For Immediate Release March 11, 1997
                       REMARKS BY THE PRESIDENT
                       DISTRICT OF COLUMBIA PLAN

East Room

4:40 P.M. EST

THE PRESIDENT: Thank you. Thank you very much. Mr. Vice President, Representative Norton, Representative Moran, members of the administration, Mr. Mayor, Chairman Bremer, Mr. Evans, and especially all the citizens of the District of Columbia who are here today. You know, every year millions of visitors come here, but even those who don't come know a good deal about our Capital. America's eyes and the eyes of the world constantly focus on Washington. They see the good, and there is much good.

There is history here, everywhere -- tremendous resources and talent from all over the world. But there is more, as well. There are the people of the District, some of whose families have lived here for generations. They are hardworking and they are committed to making the community and their neighborhoods better. There are businesses which strive to make it, sometimes under very difficult conditions. There is much dedication and much heart.

In my State of the Union address, I said that we have to renew our Capital City, to make it the finest place to learn, to work and to live, because people here deserve no less and because the District matters beyond the city limits. The city is every American's home, and it should be every American's pride. Our Capital City must reflect the best of who we are, what we hope to become and where we are going.

Washington started as a planned city.

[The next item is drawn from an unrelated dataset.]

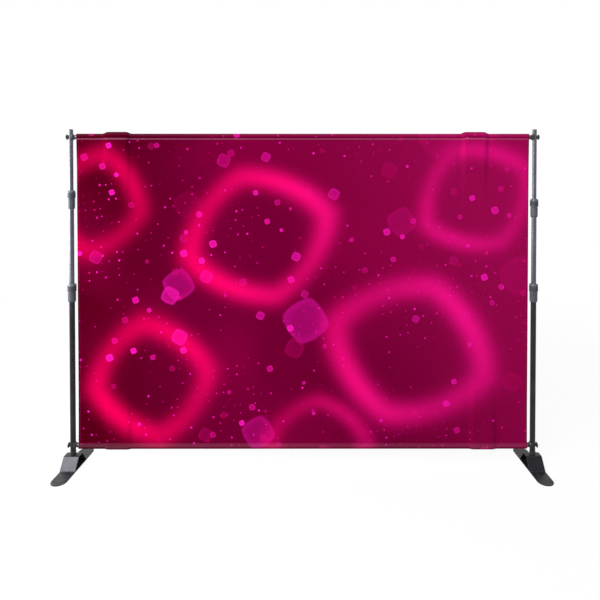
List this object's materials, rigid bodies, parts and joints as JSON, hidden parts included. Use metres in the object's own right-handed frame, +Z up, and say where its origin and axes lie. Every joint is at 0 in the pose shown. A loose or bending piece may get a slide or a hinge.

George Washington, Thomas Jefferson, and a soldier and architect named Pierre L'Enfant shared a vision of order and beauty -- the boulevards, the museums, the monuments reflect their vision. But this is a different time and our city needs a new and different vision -- one that reaches where the magnificent vistas end; one that touches our schools where too often books and teachers are in short supply; our streets where too often children are robbed of their futures, their freedom, and law-abiding citizens too often live in fear of the few who break the law. One that touches the lives of those who want to be responsible in work, but lack the opportunity to do so. One that makes businesses want to locate here, to create jobs here, to give the community new economic life and spirit and vitality.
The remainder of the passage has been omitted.